Lakes renews its football rivalry at Antioch
The Antioch and Lakes football teams renew their crosstown rivalry Friday night in Antioch.
Lakes owns a 3-2 edge in the "Pigskin Classic," with victories last year (38-22), 2007 (27-26 in overtime) and 2006 (31-13). Antioch won the inaugural meeting 42-7 in 2005 and walloped the Eagles 50-7 en route to a berth in the Class 6A state semifinals in 2008.
Lakes coach Luke Mertens thinks the rivalry is bigger for the fans than his football team, but he also knows there should be no shortage of enthusiasm for the game since both teams are 5-1.
The winner clinches a playoff berth. Lakes became playoff-eligible thanks to its 28-14 win over Round Lake on Saturday.
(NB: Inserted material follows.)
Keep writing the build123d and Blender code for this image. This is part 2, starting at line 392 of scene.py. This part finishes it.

"One thing we know is that we HAVE to definitely get 6 (wins) to get in, because we won't have enough playoff points," said Mertens, whose Eagles count nonconference wins over Perspectives Charter/Calumet (1-5) and Harvard (3-3) and a North Suburban crossover victory over Zion-Benton (0-6).
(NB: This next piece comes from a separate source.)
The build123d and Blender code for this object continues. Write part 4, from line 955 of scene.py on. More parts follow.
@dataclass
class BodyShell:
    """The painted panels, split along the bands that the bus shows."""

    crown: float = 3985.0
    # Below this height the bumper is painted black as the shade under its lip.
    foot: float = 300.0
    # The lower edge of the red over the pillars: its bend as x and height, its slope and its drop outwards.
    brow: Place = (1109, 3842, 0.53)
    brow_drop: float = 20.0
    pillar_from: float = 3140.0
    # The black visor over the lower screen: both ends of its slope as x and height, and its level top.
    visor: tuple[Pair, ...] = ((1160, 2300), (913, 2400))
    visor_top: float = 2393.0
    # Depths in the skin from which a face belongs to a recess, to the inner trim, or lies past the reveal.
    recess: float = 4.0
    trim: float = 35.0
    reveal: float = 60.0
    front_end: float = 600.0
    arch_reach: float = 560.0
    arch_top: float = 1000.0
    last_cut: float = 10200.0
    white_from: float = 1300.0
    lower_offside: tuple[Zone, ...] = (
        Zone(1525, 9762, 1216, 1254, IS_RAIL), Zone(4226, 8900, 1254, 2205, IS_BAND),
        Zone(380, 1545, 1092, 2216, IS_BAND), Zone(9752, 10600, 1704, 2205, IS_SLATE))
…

"But, to be honest with you, if we were to lose the next three, we don't deserve to be in the state playoffs anyway."
Lakes hosts Wauconda in Week 8 and concludes the regular season with a trip to Grant.
"The next three weeks are three state playoff-quality opponents," Mertens said. "We'll see if we're really a state playoff team the next three weeks."
Antioch closes the season with three straight home games against Lakes, Round Lake and Stevenson. The Sequoits have nonconference wins over Streamwood (2-4) and Waukegan (2-4). They'll get a lot of playoff points from Stevenson, which is 6-0.
Family is first with Menheer: The word "family" is tattooed vertically on the left biceps of Lakes starting linebacker Tyler Menheer, with tattoos of a large cross and violets running up his shoulder. The word "first" is tattooed vertically on his left arm.
The body markings honor three deceased members of Menheer's family with whom he was close his grandmother, great grandmother and brother, James, who died at age 19 in a car accident a couple of years ago.
"I was real close with him," Menheer said. "We're a close family."
Panther Pride: Down 28-0 late in the fourth quarter against visiting Lakes on Saturday, Round Lake kept playing hard and trying to manage the game clock.
The Panthers got two touchdowns by Jacoby Griffin late to make the 28-14 final respectable. They were calling timeouts to the very end.
"Our kids need to be in those situations, or we're never going to win," Panthers coach John Coursey explained. "I know when you're down 28 points it might not be the good sportsmanship thing to do, but for our program, it's things we need to learn how to do. And Coach (Lakes coach Luke Mertens) was real good about it. He understood."